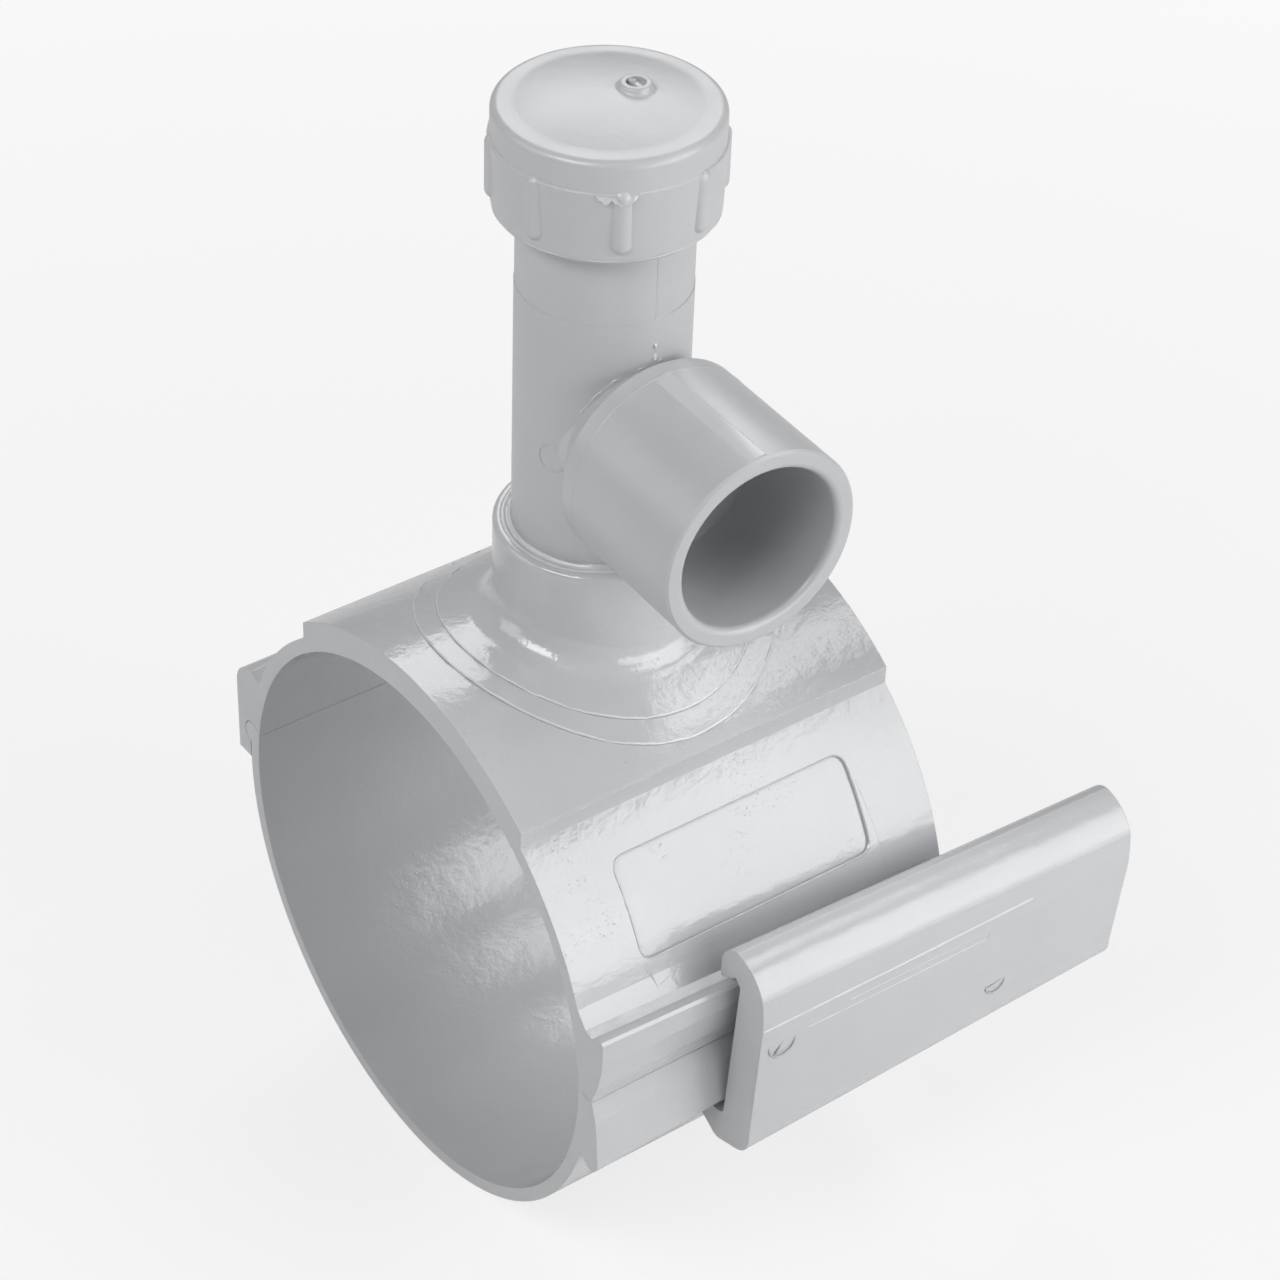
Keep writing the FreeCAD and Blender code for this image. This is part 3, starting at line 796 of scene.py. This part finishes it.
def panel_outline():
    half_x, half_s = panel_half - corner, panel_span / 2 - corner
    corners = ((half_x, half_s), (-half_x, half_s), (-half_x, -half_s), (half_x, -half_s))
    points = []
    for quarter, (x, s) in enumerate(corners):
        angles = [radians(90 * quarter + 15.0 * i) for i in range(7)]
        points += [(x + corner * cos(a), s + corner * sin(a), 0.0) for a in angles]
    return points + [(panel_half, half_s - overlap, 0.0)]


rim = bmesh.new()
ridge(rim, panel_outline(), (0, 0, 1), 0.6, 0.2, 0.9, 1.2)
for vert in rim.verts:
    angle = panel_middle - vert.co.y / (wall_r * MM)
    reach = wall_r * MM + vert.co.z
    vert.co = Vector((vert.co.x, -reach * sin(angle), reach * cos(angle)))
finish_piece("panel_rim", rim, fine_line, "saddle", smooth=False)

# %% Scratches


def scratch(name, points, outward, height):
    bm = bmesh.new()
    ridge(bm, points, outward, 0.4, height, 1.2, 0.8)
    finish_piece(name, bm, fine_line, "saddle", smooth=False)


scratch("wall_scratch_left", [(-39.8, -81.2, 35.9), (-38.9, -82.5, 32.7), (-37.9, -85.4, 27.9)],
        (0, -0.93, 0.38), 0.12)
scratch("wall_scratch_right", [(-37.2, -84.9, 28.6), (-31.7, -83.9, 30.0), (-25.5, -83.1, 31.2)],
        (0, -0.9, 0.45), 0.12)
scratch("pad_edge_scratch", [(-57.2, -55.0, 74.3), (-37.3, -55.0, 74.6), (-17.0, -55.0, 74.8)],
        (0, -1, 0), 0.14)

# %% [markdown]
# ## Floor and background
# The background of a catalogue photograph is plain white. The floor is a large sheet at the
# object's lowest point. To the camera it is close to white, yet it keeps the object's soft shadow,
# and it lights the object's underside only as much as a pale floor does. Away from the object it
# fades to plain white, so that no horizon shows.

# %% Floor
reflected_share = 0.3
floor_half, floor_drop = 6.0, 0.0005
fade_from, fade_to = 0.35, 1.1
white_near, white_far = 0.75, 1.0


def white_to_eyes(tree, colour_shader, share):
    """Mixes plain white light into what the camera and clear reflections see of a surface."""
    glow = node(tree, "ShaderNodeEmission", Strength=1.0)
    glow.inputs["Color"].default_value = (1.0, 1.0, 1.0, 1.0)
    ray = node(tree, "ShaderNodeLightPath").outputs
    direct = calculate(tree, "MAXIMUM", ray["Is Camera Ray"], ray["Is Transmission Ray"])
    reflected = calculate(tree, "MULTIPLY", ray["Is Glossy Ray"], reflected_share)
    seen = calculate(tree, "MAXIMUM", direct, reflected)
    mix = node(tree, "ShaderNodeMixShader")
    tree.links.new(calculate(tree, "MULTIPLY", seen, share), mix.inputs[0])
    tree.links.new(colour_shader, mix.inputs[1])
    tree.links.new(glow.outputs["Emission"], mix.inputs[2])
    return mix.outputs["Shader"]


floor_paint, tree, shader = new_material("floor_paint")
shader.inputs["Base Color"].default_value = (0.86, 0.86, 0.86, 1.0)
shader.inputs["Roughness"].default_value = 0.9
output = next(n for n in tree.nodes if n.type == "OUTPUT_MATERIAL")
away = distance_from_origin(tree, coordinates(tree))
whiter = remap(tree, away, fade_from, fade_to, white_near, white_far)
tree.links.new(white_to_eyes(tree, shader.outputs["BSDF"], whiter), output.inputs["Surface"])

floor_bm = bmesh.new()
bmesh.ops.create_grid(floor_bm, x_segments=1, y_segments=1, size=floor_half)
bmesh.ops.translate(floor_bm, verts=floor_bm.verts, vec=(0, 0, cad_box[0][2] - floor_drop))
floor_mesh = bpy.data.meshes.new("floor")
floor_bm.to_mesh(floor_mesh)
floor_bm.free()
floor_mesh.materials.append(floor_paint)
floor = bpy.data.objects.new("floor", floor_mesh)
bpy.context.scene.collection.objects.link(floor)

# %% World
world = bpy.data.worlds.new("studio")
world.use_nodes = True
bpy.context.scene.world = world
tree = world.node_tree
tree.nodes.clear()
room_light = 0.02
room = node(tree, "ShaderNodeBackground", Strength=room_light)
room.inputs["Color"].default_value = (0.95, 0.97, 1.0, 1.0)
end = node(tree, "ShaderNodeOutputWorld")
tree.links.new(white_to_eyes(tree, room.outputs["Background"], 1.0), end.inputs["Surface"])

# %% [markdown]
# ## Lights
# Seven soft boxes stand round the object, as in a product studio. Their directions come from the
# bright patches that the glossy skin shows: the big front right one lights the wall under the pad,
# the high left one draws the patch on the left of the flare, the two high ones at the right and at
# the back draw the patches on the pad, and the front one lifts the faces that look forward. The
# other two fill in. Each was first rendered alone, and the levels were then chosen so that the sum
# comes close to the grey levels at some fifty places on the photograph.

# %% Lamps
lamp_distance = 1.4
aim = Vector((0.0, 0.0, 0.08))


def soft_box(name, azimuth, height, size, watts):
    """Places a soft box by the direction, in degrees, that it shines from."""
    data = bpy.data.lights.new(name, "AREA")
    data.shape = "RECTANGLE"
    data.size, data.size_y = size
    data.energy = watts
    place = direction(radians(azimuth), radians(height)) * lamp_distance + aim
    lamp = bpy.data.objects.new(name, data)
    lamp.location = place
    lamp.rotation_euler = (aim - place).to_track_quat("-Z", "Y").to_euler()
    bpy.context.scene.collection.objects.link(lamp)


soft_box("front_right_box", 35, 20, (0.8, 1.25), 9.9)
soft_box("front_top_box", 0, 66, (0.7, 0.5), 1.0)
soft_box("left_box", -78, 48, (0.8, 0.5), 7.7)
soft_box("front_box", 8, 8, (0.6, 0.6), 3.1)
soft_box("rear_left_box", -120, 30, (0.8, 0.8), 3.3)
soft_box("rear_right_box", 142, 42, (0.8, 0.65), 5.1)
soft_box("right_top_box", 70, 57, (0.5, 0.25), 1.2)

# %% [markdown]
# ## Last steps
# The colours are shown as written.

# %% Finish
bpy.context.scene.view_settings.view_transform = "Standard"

-=-=-

▶ **Exercise goal**: Tally how many lines of the data include the word "scene". Write the number and nothing else.

▶ **Task result**: 5